A new conclusion like this complicates the picture painted by previous work, which suggested that the spears made by Homo neanderthalis were mostly for close-up thrusting and cutting. It turns out that Neanderthals might have been gold medal-quality javelin throwers, even if their primitive spears wouldn’t travel as far as modern ones.

In this paper, published Friday in the journal Scientific Reports, a team of researchers at University College London — aided by six fit javelin throwers — tested replicas of 300,000-year-old Neanderthal spears found in Germany. They found that the athletes, who were recruited to simulate the strength of Neanderthal hunters, could throw the spears more than 65 feet in some cases, with enough accuracy to hit a bale of hay that simulated the “kill zone” of a horse-sized animal.

Throw it at the kill zone.

Scientific Reports/ Milks et al

When the hay bale was 10 meters (32.8 feet) away, the athletes hit it 25 percent of the time. They achieved the same level of accuracy at 15 meters (49.2 feet), and at 20 meters (65.6 feet), they still hit it 17 percent of the time.

They Hunted in Packs

Those distances may not sound like impressive figures, but if Neanderthals hunted in coordinated groups, as previous research has suggested, then a group of hunters throwing all at once would likely score at least one hit. Perhaps most importantly, video analysis of the spear throws revealed that when the spears in the experiment did hit, they penetrated the hay bale with enough force to pierce the flesh of an animal.

“This is yet further evidence narrowing the gap between Neanderthals and modern humans,” Annemieke Milks, Ph.D., an archeologist at University College London and the study’s first author, tells Forbes. “It contributes to revised views of Neanderthals as our clever and capable cousins.”

Neanderthal Exhibition, Paris

Flickr / Ninara

Milks’s team’s work builds on recent research on neanderthal hunting, as documented in a June 2018 paper in Nature Ecology & Evolution, that shows evidence of a deer skeleton that had clearly been killed by Neanderthal hunters, presumably at close range. In an accompanying article, Milks outlined how Neanderthals are typically assumed to have been close-up hunters, and if they occasionally threw spears, it was likely from short distances. Her new study pokes holes in that idea and provides evidence that their weapons were quite capable of flying moderately long distances with lethal velocity.

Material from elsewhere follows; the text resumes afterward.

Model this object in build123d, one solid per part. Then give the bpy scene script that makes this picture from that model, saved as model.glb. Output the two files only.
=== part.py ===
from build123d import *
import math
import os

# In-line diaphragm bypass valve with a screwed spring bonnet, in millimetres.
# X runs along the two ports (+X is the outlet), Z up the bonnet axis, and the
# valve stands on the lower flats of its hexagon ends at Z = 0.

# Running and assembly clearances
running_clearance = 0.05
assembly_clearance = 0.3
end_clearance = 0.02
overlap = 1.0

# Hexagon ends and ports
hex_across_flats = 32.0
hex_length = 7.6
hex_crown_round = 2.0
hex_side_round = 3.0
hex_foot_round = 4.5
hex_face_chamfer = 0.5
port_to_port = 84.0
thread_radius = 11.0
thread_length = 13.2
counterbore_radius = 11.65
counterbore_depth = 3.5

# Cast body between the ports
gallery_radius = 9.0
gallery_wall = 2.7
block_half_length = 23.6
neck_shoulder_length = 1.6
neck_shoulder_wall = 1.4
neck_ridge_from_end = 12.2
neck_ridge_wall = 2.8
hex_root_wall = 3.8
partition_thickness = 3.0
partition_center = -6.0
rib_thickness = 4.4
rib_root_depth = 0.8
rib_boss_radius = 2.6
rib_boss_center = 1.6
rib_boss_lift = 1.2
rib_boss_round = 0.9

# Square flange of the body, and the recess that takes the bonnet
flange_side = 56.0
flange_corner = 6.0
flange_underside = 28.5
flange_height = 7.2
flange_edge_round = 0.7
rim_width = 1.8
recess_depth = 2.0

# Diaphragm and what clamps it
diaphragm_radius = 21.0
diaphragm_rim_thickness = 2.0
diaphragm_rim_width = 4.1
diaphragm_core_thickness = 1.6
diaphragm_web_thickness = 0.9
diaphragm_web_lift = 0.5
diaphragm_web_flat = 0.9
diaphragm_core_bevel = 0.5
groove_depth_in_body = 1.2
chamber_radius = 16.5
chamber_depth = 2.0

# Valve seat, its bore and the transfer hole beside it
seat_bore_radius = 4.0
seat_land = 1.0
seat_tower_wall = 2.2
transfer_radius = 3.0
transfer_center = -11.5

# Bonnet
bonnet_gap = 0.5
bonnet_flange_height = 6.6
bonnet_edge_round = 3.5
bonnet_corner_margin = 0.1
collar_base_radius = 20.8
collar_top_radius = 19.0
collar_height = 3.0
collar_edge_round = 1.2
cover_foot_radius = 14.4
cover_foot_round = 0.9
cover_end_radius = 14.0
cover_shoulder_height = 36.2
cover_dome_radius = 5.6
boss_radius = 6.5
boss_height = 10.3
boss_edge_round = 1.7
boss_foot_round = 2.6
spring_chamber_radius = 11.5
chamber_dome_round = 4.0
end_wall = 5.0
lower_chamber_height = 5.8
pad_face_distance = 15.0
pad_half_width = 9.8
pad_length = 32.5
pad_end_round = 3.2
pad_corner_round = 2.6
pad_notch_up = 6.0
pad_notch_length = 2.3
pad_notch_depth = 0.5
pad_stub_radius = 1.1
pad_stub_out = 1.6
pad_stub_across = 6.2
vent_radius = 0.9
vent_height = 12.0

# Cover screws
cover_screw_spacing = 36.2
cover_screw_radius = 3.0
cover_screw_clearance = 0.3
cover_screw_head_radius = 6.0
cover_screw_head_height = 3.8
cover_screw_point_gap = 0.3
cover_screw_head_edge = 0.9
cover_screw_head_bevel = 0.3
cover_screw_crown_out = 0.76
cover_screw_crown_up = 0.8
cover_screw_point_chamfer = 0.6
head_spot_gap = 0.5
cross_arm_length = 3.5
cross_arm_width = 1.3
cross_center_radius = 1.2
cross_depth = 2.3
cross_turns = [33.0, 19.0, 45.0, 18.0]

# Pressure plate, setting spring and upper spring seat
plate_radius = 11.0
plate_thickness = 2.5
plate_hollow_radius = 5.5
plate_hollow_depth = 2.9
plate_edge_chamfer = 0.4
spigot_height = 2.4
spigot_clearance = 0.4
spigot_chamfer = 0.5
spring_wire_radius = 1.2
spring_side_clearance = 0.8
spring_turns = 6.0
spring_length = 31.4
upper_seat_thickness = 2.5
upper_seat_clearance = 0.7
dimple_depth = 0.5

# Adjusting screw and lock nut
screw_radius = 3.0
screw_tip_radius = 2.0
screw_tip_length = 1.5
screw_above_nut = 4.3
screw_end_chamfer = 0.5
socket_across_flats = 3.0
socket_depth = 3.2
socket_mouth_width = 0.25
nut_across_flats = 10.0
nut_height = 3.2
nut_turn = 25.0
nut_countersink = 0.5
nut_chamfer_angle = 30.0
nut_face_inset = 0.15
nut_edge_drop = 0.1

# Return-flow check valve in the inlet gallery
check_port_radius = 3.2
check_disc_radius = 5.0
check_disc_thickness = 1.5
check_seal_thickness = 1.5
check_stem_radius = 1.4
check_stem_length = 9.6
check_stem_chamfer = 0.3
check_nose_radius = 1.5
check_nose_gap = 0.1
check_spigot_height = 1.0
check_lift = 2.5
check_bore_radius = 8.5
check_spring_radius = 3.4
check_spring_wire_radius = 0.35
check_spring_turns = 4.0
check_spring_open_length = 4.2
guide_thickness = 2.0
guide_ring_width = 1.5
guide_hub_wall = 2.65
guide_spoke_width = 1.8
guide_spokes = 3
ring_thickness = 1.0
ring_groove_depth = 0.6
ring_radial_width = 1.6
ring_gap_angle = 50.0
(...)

“This study is important because it adds to a growing body of evidence that Neanderthals were technologically savvy and had the ability to hunt big game through a variety of hunting strategies, not just risky close encounters,” she tells Forbes.

One of the Schöningen spears in its excavation site.

Wikimedia/ P. Pfarr NLD

“This experiment convincingly shows that in the hands of skilled users, spears are capable of killing at greater distances than previously thought,” Jayne Wilkins, Ph.D., an archeologist at the University of Cape Town who wasn’t involved in the study, tells The Atlantic. “This matters because it challenges a long-held idea” about how early humans used weapons.

300,000-Year-Old Spears

The spears that the javelin throwers used for the study were replicas of a set of artifacts called the Schöningen spears, which were found in Germany in the 1990s. These 300,000-year-old spears, of which there were 10 complete or near-complete examples at the dig site, were made of spruce wood and were pointed at both ends. The dual points suggest that the weapons could have been both ranged and close-up weapons, but the new evidence lends support to the idea that they were definitely capable at range.

This work continues to fill out a more complete picture of our ancient human relatives, a picture that used to depict them as brutish and unintelligent. Previously, scientists have found compelling evidence that Neanderthals made art and cared for each other, and now we know that they were technological whizzes as well.

Abstract: The appearance of weaponry — technology designed to kill — is a critical but poorly established threshold in human evolution. It is an important behavioural marker representing evolutionary changes in ecology, cognition, language and social behaviours. While the earliest weapons are often considered to be hand-held and consequently short-ranged, the subsequent appearance of distance weapons is a crucial development. Projectiles are seen as an improvement over contact weapons, and are considered by some to have originated only with our own species in the Middle Stone Age and Upper Palaeolithic. Despite the importance of distance weapons in the emergence of full behavioral modernity, systematic experimentation using trained throwers to evaluate the ballistics of thrown spears during flight and at impact is lacking. This paper addresses this by presenting results from a trial of trained javelin athletes, providing new estimates for key performance parameters. Overlaps in distances and impact energies between hand-thrown spears and spearthrowers are evidenced, and skill emerges as a significant factor in successful use. The results show that distance hunting was likely within the repertoire of hunting strategies of Neanderthals, and the resulting behavioural flexibility closely mirrors that of our own species.